А Мирча Элиаде приводит комментарий к этой притче востоковеда Генриха Циммера. Здесь незамысловато зафиксирован очень устойчивый факт: подлинное сокровище всегда близко, оно в глубинах нашего сердца, а не где-то на стороне. Но для того, чтобы отыскать его, необходимо совершить набожное путешествие в дальний край. Более того тот, кто раскроет нам значение нашего таинственного внутреннего паломничества, сам должен быть чужестранцем, иной веры и иной расы [13] .
13
См.: [Элиаде, 284–285].
Вот и диалог в каком-то смысле можно уподобить духовному паломничеству – паломничеству в иной духовный мир, цель которого более глубокое постижение собственной духовной традиции. Диалог как узнавание себя через постижение веры другого.

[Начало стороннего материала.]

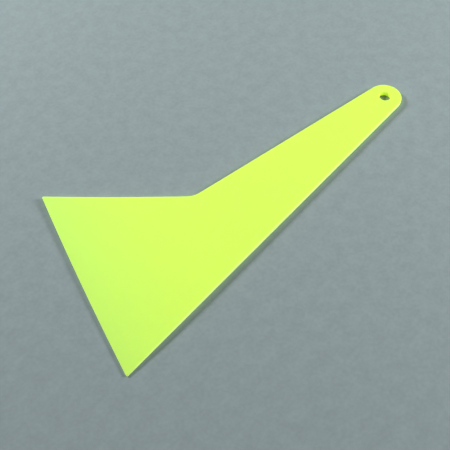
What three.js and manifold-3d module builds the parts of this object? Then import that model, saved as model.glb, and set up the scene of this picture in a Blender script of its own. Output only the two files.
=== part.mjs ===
// Long-handled film squeegee: one moulded plate with a wide blade head, a slim
// tapering handle and a hanging hole in its rounded end.
//
// Millimetres, +Z up. The plate lies flat on its underside. +X runs along its long
// straight edge, from the blade's lower corner to the hanging end.

import * as THREE from 'three';
import { mergeVertices } from 'three/addons/utils/BufferGeometryUtils.js';
import Module from 'manifold-3d';

const wasm = await Module();
wasm.setup();

// Plan shape
const LENGTH = 300;              // blade's lower corner to the tip of the hanging end
const BLADE_LENGTH = 150;        // corner to corner along the working edge
const LOWER_CORNER = 65.8;       // degrees between the working edge and the long edge
const UPPER_CORNER = 63.5;       // degrees between the working edge and the shoulder
const SHOULDER_LENGTH = 102.1;   // blade's upper corner to the bend of the neck
const SHOULDER_HOLLOW = 0.9;     // how far the middle of the shoulder bows inwards
const BLADE_CROWN = 0.9;         // how far the middle of the working edge bows outwards
const CORNER_RADIUS = 0.8;       // both blade corners
const NECK_RADIUS = 15;          // inside curve where the shoulder turns into the handle
const END_RADIUS = 12.1;         // hanging end
const HOLE_RADIUS = 4.2;         // hanging hole, concentric with the end

// Side shape
const THICKNESS = 3.2;           // handle and shoulder
const EDGE_THICKNESS = 1;        // at the working edge
const TAPER_LENGTH = 72;         // working edge to where the full thickness is reached

const CURVE_STEPS = 32;          // straight steps that stand for each curve
const OVERRUN = 5;               // how far the side shape passes the plan shape
const MERGE_DISTANCE = 1e-4;     // vertices closer than this are one

function direction(degrees) {
  const angle = THREE.MathUtils.degToRad(degrees);
  return new THREE.Vector2(Math.cos(angle), Math.sin(angle));
}

function leftOf(side) {
  return new THREE.Vector2(-side.y, side.x);
}

// The corners of the plan: lower blade corner at the origin, long edge along +X.
const bladeAxis = direction(LOWER_CORNER);
const lowerCorner = new THREE.Vector2(0, 0);
const upperCorner = bladeAxis.clone().multiplyScalar(BLADE_LENGTH);
const neckBend = direction(LOWER_CORNER + UPPER_CORNER - 180)
  .multiplyScalar(SHOULDER_LENGTH)
  .add(upperCorner);
const endCentre = new THREE.Vector2(LENGTH - END_RADIUS, END_RADIUS);

// The handle's upper edge runs from the neck to touch the circle of the hanging end.
const neckToEnd = endCentre.clone().sub(neckBend);
const touchAngle = neckToEnd.angle() + Math.asin(END_RADIUS / neckToEnd.length()) + Math.PI / 2;
const touchPoint = new THREE.Vector2(END_RADIUS, 0)
  .rotateAround(new THREE.Vector2(0, 0), touchAngle)
  .add(endCentre);

// Runs the path on to a point along a shallow curve that bows outwards by the sagitta.
function bowTo(path, end, sagitta) {
  const start = path.currentPoint;
  const outwards = leftOf(end.clone().sub(start).normalize()).negate();
  const pull = start.clone().lerp(end, 0.5).addScaledVector(outwards, 2 * sagitta);
  path.quadraticCurveTo(pull.x, pull.y, end.x, end.y);
}

// Runs the path to a corner, bowing outwards on the way if asked, and rounds the corner
// with an arc that touches both of its sides.
function roundCorner(path, before, corner, after, radius, bowBefore = 0) {
  const sideIn = corner.clone().sub(before).normalize();
  const sideOut = after.clone().sub(corner).normalize();
  const turn = Math.atan2(sideIn.cross(sideOut), sideIn.dot(sideOut));
  const left = Math.sign(turn);
  const setback = radius * Math.tan(Math.abs(turn) / 2);
  const start = corner.clone().addScaledVector(sideIn, -setback);
  const centre = start.clone().addScaledVector(leftOf(sideIn), left * radius);
  if (bowBefore !== 0) bowTo(path, start, bowBefore);
  const startAngle = start.clone().sub(centre).angle();
  path.absarc(centre.x, centre.y, radius, startAngle, startAngle + turn, left < 0);
}

function planShape() {
  const path = new THREE.Shape();
  roundCorner(path, upperCorner, lowerCorner, new THREE.Vector2(LENGTH, 0), CORNER_RADIUS);
  path.absarc(endCentre.x, endCentre.y, END_RADIUS, -Math.PI / 2, touchAngle, false);
  roundCorner(path, touchPoint, neckBend, upperCorner, NECK_RADIUS);
  roundCorner(path, neckBend, upperCorner, lowerCorner, CORNER_RADIUS, -SHOULDER_HOLLOW);
  bowTo(path, path.getPoint(0), BLADE_CROWN);

  const hole = new THREE.Path();
  hole.absarc(endCentre.x, endCentre.y, HOLE_RADIUS, 0, 2 * Math.PI, true);
  path.holes.push(hole);
  return path;
}

// Height of the plate against the distance from the working edge: the top face dips
// to the thin edge on a parabola that meets the flat part without a crease.
function sideShape() {
  const path = new THREE.Shape();
  path.moveTo(-OVERRUN, 0);
  path.lineTo(LENGTH, 0);
  path.lineTo(LENGTH, THICKNESS);
  path.lineTo(TAPER_LENGTH, THICKNESS);
  path.quadraticCurveTo(TAPER_LENGTH / 2, THICKNESS, 0, EDGE_THICKNESS);
  path.lineTo(-OVERRUN, EDGE_THICKNESS);
  return path;
}

function extrudedSolid(shape, depth, place) {
  const geometry = new THREE.ExtrudeGeometry(shape, { depth, curveSegments: CURVE_STEPS, bevelEnabled: false });
  geometry.applyMatrix4(place);
  geometry.deleteAttribute('normal');
  geometry.deleteAttribute('uv');
  const merged = mergeVertices(geometry, MERGE_DISTANCE);
  return new wasm.Manifold(new wasm.Mesh({
    numProp: 3,
    vertProperties: new Float32Array(merged.attributes.position.array),
    triVerts: new Uint32Array(merged.index.array),
  }));
}

function geometryOf(solid) {
  const mesh = solid.getMesh();
  const geometry = new THREE.BufferGeometry();
  geometry.setAttribute('position', new THREE.BufferAttribute(mesh.vertProperties, 3));
  geometry.setIndex(new THREE.BufferAttribute(mesh.triVerts, 1));
  return geometry;
}

// The plate is what the plan and the side shape have in common.
function plateGeometry() {
  const planPlace = new THREE.Matrix4().makeTranslation(0, 0, -OVERRUN);
  const plan = extrudedSolid(planShape(), THICKNESS + 2 * OVERRUN, planPlace);

  const inwards = leftOf(bladeAxis).negate();
  const sideStart = bladeAxis.clone().multiplyScalar(BLADE_LENGTH + OVERRUN);
  const sidePlace = new THREE.Matrix4()
    .makeBasis(
      new THREE.Vector3(inwards.x, inwards.y, 0),
      new THREE.Vector3(0, 0, 1),
      new THREE.Vector3(-bladeAxis.x, -bladeAxis.y, 0),
    )
    .setPosition(sideStart.x, sideStart.y, 0);
  const side = extrudedSolid(sideShape(), BLADE_LENGTH + 2 * OVERRUN, sidePlace);
  return geometryOf(plan.intersect(side));
}

// The frame's origin is the middle of the plan's box, on the underside.
function centredOnBase(geometry) {
  geometry.computeBoundingBox();
  const middle = geometry.boundingBox.getCenter(new THREE.Vector3());
  return geometry.translate(-middle.x, -middle.y, 0);
}

const fluorescentPlastic = new THREE.MeshStandardMaterial({
  color: '#dcff68',
  roughness: 0.45,
  metalness: 0,
});

const body = new THREE.Mesh(centredOnBase(plateGeometry()), fluorescentPlastic);
body.name = 'squeegee_body';

const squeegee = new THREE.Group();
squeegee.add(body);

export default squeegee;
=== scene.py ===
"""Looks of a long-handled film squeegee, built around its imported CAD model.

The tool is one moulded plate of fluorescent, slightly translucent plastic. This script
makes its fine mesh with softened edges, its material, a plain floor, soft light and the
camera. Lengths are in metres, in the CAD model's frame: the plate lies on its underside
and +X runs along its long straight edge towards the hanging end.
"""

import math

import bmesh
import bpy
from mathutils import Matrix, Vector


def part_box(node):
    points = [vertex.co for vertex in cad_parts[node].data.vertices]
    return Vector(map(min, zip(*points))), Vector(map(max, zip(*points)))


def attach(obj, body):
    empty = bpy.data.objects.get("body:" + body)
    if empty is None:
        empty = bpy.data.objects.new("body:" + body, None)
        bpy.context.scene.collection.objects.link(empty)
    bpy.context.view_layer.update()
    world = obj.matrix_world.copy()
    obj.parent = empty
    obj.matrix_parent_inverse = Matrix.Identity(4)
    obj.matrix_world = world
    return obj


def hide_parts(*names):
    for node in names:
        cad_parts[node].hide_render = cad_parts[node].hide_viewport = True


MM = 0.001

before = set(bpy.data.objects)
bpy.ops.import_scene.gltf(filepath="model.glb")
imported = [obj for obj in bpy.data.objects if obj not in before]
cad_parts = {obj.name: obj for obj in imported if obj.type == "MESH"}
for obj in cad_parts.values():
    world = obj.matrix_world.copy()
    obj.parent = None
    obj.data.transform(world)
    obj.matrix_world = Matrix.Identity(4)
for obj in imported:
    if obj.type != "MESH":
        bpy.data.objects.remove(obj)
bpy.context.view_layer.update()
plate_low, plate_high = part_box("squeegee_body")

# Plan shape of the plate, the same driving sizes as the CAD model.
LENGTH = 300 * MM
BLADE_LENGTH = 150 * MM
LOWER_CORNER = math.radians(65.8)
UPPER_CORNER = math.radians(63.5)
SHOULDER_LENGTH = 102.1 * MM
BLADE_CROWN = 0.9 * MM
SHOULDER_HOLLOW = 0.9 * MM
CORNER_RADIUS = 0.8 * MM
NECK_RADIUS = 15 * MM
END_RADIUS = 12.1 * MM
HOLE_RADIUS = 4.2 * MM

# Side shape of the plate. Only the fine mesh lifts the thin upper corner of the blade.
THICKNESS = plate_high.z - plate_low.z
EDGE_THICKNESS = 1 * MM
TAPER_LENGTH = 72 * MM
CORNER_LIFT = 1.1 * MM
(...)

Скажет же в молодости религиозно индифферентный, хотя и воспитанный в католической семье, Луи Массиньон, многие годы своей жизни посвятивший изучению творчества мусульманского мистика ал-Халладжа и через эту исламоведческую аскезу ставший глубоко верующим католиком: «Я пытался следовать его примеру – ничего более». И также скажет он, что среди тех, чьи молитвы коснулись его в годы сомнений, были не только такие христиане, как писатель Гюисманс и ученый-востоковед, монах-траппист Шарль де Фуко, но и мусульмане, такие, как ал-Халладж [Grifith, 194].